Almost all on the backs of middle class property owners.
When the MRA evaluates an application for redevelopment assistance, it reviews thirteen or so elements including new tax generation by the redeveloped project, job creation, public benefit, etc. It is more than simply a process to leave a stack of money on the porch somewhere. These reports, created by the MRA staff, are public documents and can be examined by anyone who wants to get beneath the headlines as to how MRA uses its funds. From the shallow explanation in her opinion piece, it is not clear whether Vicky Gordon took the time to examine those reports.
Is there room to disagree with MRA and how it does things? Of course. Like other public bodies, their meetings are open to the public as are their documents including applications for funding, staff reports, budgets, expenditures, etc. I believe there is a lot of room to discuss MRA and what it does and how it does it. It is helpful, though, if the discussion is informed rather than incendiary.

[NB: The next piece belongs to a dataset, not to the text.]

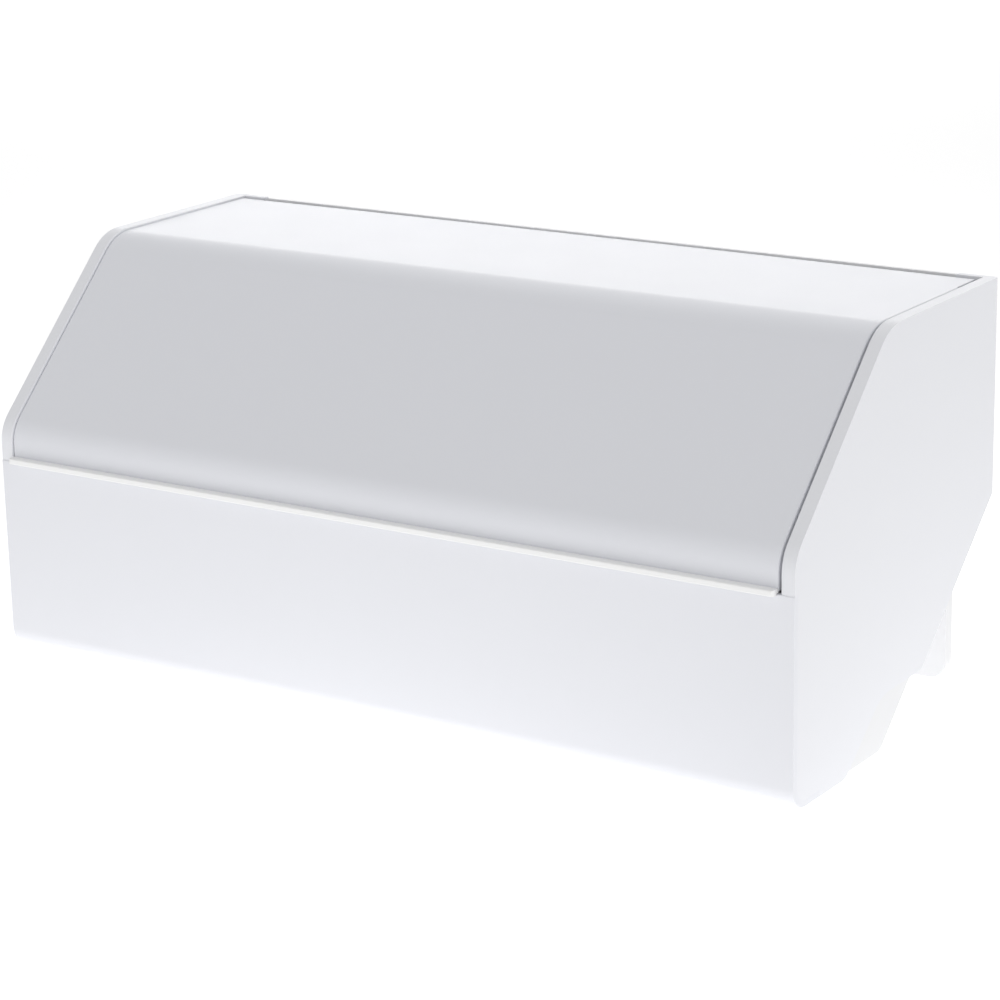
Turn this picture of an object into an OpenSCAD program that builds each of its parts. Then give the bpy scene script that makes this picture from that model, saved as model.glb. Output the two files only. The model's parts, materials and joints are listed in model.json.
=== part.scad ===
// Bread box with a one-piece bent cover that lifts up about a hinge at the rear top.
// Millimetres, +Z up, the front faces -Y. The origin is the middle of the outline,
// on the surface that the box stands on.

/* [Overall] */
// Width over the cheeks
box_w = 400; // [340:1:460]
// Depth from the pull lip to the rear panel
box_d = 182; // [178:1:200]
// Height from the table to the top of the cheeks
box_h = 180; // [174:1:195]

/* [Side profile] */
// Height where the upright front turns into the slope
slope_start_h = 105; // [102:1:110]
// How far back the slope runs before the top
slope_run = 78; // [68:1:84]
// Outside radius of the bend between front and slope
lower_bend_r = 17; // [12:1:26]
// Outside radius of the bend between slope and top
upper_bend_r = 24; // [12:1:30]
// Height of the front panel, where the cover ends
front_panel_h = 90; // [85:1:92]
// Height where the upright rear turns into the slanted floor
slant_top_h = 88; // [84:1:92]
// Angle of the slanted floor above level
slant_angle = 42; // [40:0.5:44]
// Height of the step in each cheek's lower rear edge
cheek_step_h = 27; // [22:1:30]

/* [Walls] */
// Thickness of a cheek's skin
cheek_t = 3.2; // [2.8:0.1:3.4]
// Width of a cheek's rim beside the cover
rim_w = 6; // [5.6:0.1:7]
// Depth of the rim under the cheek's edge
rim_depth = 5; // [4:0.5:6]
// Thickness of the front panel
front_t = 3; // [2.5:0.1:3.5]
// Wall of the bread tub
tub_t = 2.5; // [2:0.1:3]
// Wall of the rear panel, which is a shallow tray
rear_skin = 2.5; // [2:0.1:2.8]
// Depth of the rear panel over its rim
rear_panel_d = 6; // [5.5:0.1:6.5]
// Wall of the cover
lid_t = 3; // [2.5:0.1:3.1]

/* [Cover] */
// Gap between the centred cover and each cheek's rim
lid_side_gap = 0.9; // [0.8:0.1:1.5]
// How far the cover rests to the left in its side play
lid_rest = 0.7; // [0:0.1:0.7]
// How far the cover lies below the cheeks' rims
lid_drop = 0.8; // [0.3:0.1:0.8]
// How far the pull lip stands out from the front panel
lip_proud = 3; // [2:0.5:4]
// Height of the pull lip
lip_h = 2.6; // [2.4:0.2:5]
// How far the pull lip hangs over the front panel's top edge
lip_hang = 0.8; // [0.5:0.1:2]
// How far the rear edge of the cover bows out at its middle
rear_bow = 1.5; // [0:0.1:1.5]

/* [Hinge] */
// Distance of the hinge axis from the rear plane
hinge_inset = 17; // [17:0.5:19]
// Distance of the hinge axis below the top of the cheeks
hinge_drop = 7.6; // [7.6:0.1:8]
// Diameter of the hinge pins
pin_d = 4; // [3:0.5:4]

/* [Hidden] */

$fn = 48;
ARC_STEPS = 8;
EPS = 0.01;
LEFT = -1;
RIGHT = 1;

half_w = box_w / 2;
front_y = lip_proud - box_d / 2;
rear_y = box_d / 2;

foot_h = 0.3;
cheek_base_h = foot_h + 1;
cheek_setback = 0.4;
cheek_foot_l = 44;
cheek_step_run = 31;
base_r = 10;
fit_gap = 0.2;

front_return = 22;
rim_inner_x = half_w - rim_w;
flange_w = 18;
rear_corner_r = 2;
tub_half_w = half_w - cheek_t - 0.3;
tub_inner_x = rim_inner_x;
tub_rear_y = rear_y - rear_panel_d;
tub_rear_h = box_h - 22;
tub_front_h = front_panel_h - 3;
ledge_d = 9;
rear_panel_half_w = half_w - flange_w - 0.3;
rear_top_h = box_h - 0.4;
rear_top_t = 2.2;
rear_rib_count = 5;
rear_rib_t = 2;
rear_rib_shift = 8;

lid_half_w = rim_inner_x - lid_side_gap;
lid_bottom_h = front_panel_h + 0.4;
lid_rear_y = rear_y - 6;
lid_top_h = box_h - lid_drop;
lid_under_h = lid_top_h - lid_t;
lid_return = 9;
lid_relief = 0.8;
lid_relief_l = 17;
skirt_t = 2.5;
skirt_h = 8;
skirt_end_y = rear_y - 27;

hinge_y = rear_y - hinge_inset;
hinge_z = box_h - hinge_drop;
pin_r = pin_d / 2;
bush_r = pin_r + 1.5;
bush_clearance = 0.06;
bush_depth = 4.2;
arm_x = lid_half_w - skirt_t - 1;
arm_w = 5;
arm_boss_r = 3.6;
arm_foot_w = 18;
arm_foot_t = 2.5;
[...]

So, on one hand, while a corrupt, obese, bullying mayor is fighting to steal a water company because he 'says' he doesn't like that a few million dollars are going to outside investors (even him if he looked at his retirement account more closely), on the other hand he then willingly gives away taxes to out of state developers and conglomerates under the auspices of curing blight. Something that Missoula could well do on its own if the same advantages were afforded small locally owned entrepreneurial businesses which would keep the money local.
They and their policies have helped me not at all. They've hurt me.
Watching Engen try to construct his business empire by mismanaging, at the start, the entire cost of his acquisition effort (which is fast approaching three times the original estimated cost), and claiming that his mismanagement shows that Missoula can more efficiently manage a water system is in a class of stupidity all by itself. And a city council that buys into it needs to be replaced.